One last quote I am sure you have heard before which Joel uses: “Resentment is like taking poison and waiting for the other person to die.”  Forgiveness is never easy, but man is it worth it!!

Do you have trouble with grudges or are you a person who forgives easily?  What are you going to do about it?


24 Comments so far ↓

  1. I had some trouble with some folks in a former church around 18 months ago. I like to think I have forgiven them, but I get all sorts of anxiety when I see them out in public.

  2. the Old Adam says:

    Pretty good for the most part…but that’s not the standard, is it. The Lord is after perfection, if we are to rely on what we do to make ourselves right with Him.

  3. Daniel says:

    I say I forgive easily. Does that count for anything?

  4. Dan Black says:

    I’m find it really easy to forgive and forget. I think working with troubled youth for so many years has allowed me to not take anything personally.

    Holding grudges can negatively effect a person on so many levels. No matter how hurt or hard the situation it’s important to give it to God and then forgive.

    Great post Bill!

  5. Jon Stolpe says:

    Bill, Excellent take this week! Yes, I’ve struggled with grudges in the past. It is so freeing to release these grudges through forgiveness.

    Here’s my take on the discussion this week:

  6. The crucial thing for me is to remember what forgiveness is. Forgiveness is not saying that what was done to you is OK. It’s not saying that you were unhurt. It’s not saying that you realize now that it was no big deal.
    I’ve held on to bitterness before because of those reasons – I didn’t want forgiveness to give the impression that I was suddenly thinking everything was no big deal.
    Instead, I’ve had to learn that forgiveness is turning it over to God for him to treat justly.

    • cycleguy says:

      Great input Loren! We often do mistake forgiveness for just falling over and saying the slate is wiped clean. It doesn’t always happen that way. Maybe seldom.

  7. Susan says:

    What Loren said. Yep. Seems like it’s impossible to get through this world without being hurt. Not forgiving perpetuates and aggravates the situation. It’s like picking at a scab until finally you have to have the limb amputated.

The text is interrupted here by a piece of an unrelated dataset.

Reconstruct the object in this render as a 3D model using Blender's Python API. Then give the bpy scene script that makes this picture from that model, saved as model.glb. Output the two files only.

    No one in my birth family (with the possible exception of my dear grandmother) ever let go. Of anything.

    I think that I began to learn to forgive as I read What’s So Amazing About Grace. It’s still not an automatic thing. I have to go through it step by step.

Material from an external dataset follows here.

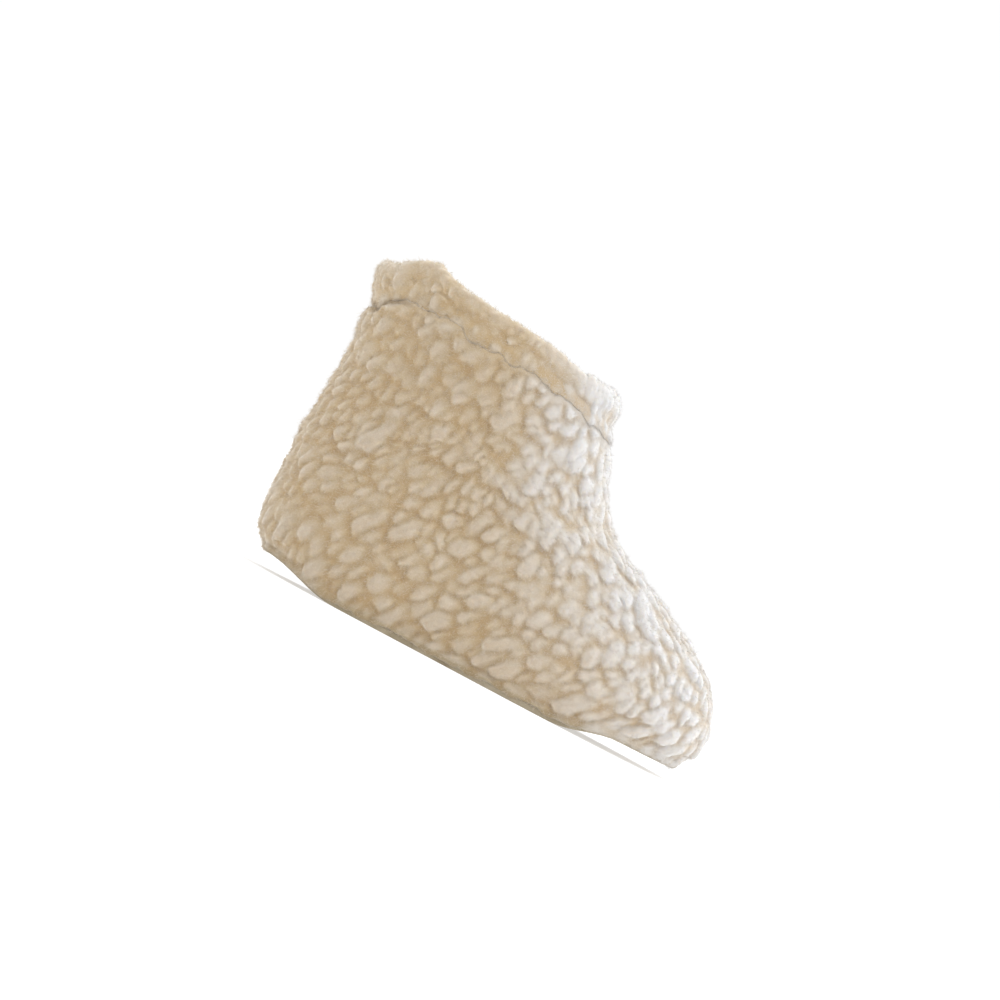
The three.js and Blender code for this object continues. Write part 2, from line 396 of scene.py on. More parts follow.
def ramp(tree, source, stops):
    node = tree.nodes.new("ShaderNodeValToRGB")
    elements = node.color_ramp.elements
    while len(elements) < len(stops):
        elements.new(0.5)
    for element, (at, color) in zip(elements, stops):
        element.position = at
        element.color = (*color, 1)
    tree.links.new(source, node.inputs["Fac"])
    return node


def mix(tree, factor, a, b, blend="MIX"):
    node = tree.nodes.new("ShaderNodeMix")
    node.data_type = "RGBA"
    node.blend_type = blend
    for socket, value in ((node.inputs[0], factor), (node.inputs[6], a), (node.inputs[7], b)):
        if isinstance(value, bpy.types.NodeSocket):
            tree.links.new(value, socket)
        else:
            socket.default_value = value if isinstance(value, float) else (*value, 1)
    return node.outputs[2]


def map_range(tree, source, low, high, to_low, to_high):
    node = add(tree, "ShaderNodeMapRange")
    for end, value in zip(("From Min", "From Max", "To Min", "To Max"), (low, high, to_low, to_high)):
        node.inputs[end].default_value = value
    tree.links.new(source, node.inputs["Value"])
    return node.outputs["Result"]


def bump(tree, source, strength, distance, normal=None):
    node = add(tree, "ShaderNodeBump")
    node.inputs["Strength"].default_value = strength
    node.inputs["Distance"].default_value = distance
    tree.links.new(source.outputs["Fac"], node.inputs["Height"])
    if normal is not None:
        tree.links.new(normal, node.inputs["Normal"])
    return node.outputs["Normal"]


def grey(value):
    return value, value, value


def paint_lit_tips(tree, color, share):
    """Painted light: the tips turn a neutral near-white where the light falls brightest, and the hollows
    keep their warm painted shade
    """
    painted_light = add(tree, "ShaderNodeAttribute", attribute_name="painted_light")
    # Painted light: a neutral near-white that stands in for the bright cool light on the tips
    lit_tips_tone = mix(tree, share.outputs["Color"], color, (0.655, 0.65, 0.66))
    return mix(tree, painted_light.outputs["Fac"], color, lit_tips_tone)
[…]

    One thing that has helped me a lot is the principles spelled out in Philippians 4. Rejoice in everything (really really hard to do some days) and meditate on the good stuff. It takes being intentional about both, but oh when that little switch in my head clicks as I start down Woe Is Me Avenue and reminds me of my growing lists of positive things to think about, it lifts my spirit and I can smile again.

    • cycleguy says:

      Well said Susan. It is important to think about things that are “pure, right, etc.” That spirit of thanksgiving sure makes a difference.

  8. David Rupert says:

    Bill, I try so hard to punish someone else by not forgiving, but the only one who is really suffering is me.

  9. floyd says:

    Time and lumps have taught me that holding onto poison isn’t worth it. It is pride and ego that hold onto grudges as though we were like “as gods” demanding to be treated like a god. If my Father can forgive me and let go of my trespasses, who am I to think I’m more than He?

    People who don’t know or trust in God will trespass against us every time, it is their fear of the world. If they knew our Father intimately, they wouldn’t do it. If they need to know our Father better, shouldn’t we; the ones being trespassed against be the very ones who show them our Father?

    I’m with you, Bill. I am a slave, but to my Father… not the things of this world that rests in His hands…

  10. Ike says:

    Luke 17:3..“If your brother sins.. rebuke him.. and if he repents.. forgive him”.

  11. I have the hardest time with unrepentant people I have to see all the time. The more distance I can get, the easier it is to forgive. I do believe that God honors our desire to want to forgive. I ask for the ability to forgive before I take Communion because I know this is God’s will. I just don’t always “feel” forgiving. That comes later.

    • cycleguy says:

      Those are the kind who bother me as well Melanie. It is almost like they are belligerent in their arrogance. My best bet is distance until I can “see straight.”

  12. Debbie says:

    Forgiveness is something that I always want to do and have to do . .and need to be reminded of and read about. So thank you! Sometimes I think I’ve forgiven someone, but find I may need to again, and again . .and again. He is so faithful to help me! Once, God gave me a lesson about bitterness, resentment and unforgiveness when our dog took off. We got her back, but she was covered with ticks. I pulled them off and thought I got them all. But the next day, the ones I missed were there, all enlarged and gross. (Sorry . ..hope this isn’t too much info) God showed me that’s what happens when I don’t forgive and let bitterness grow. It drains me. God bless you as you forgive today!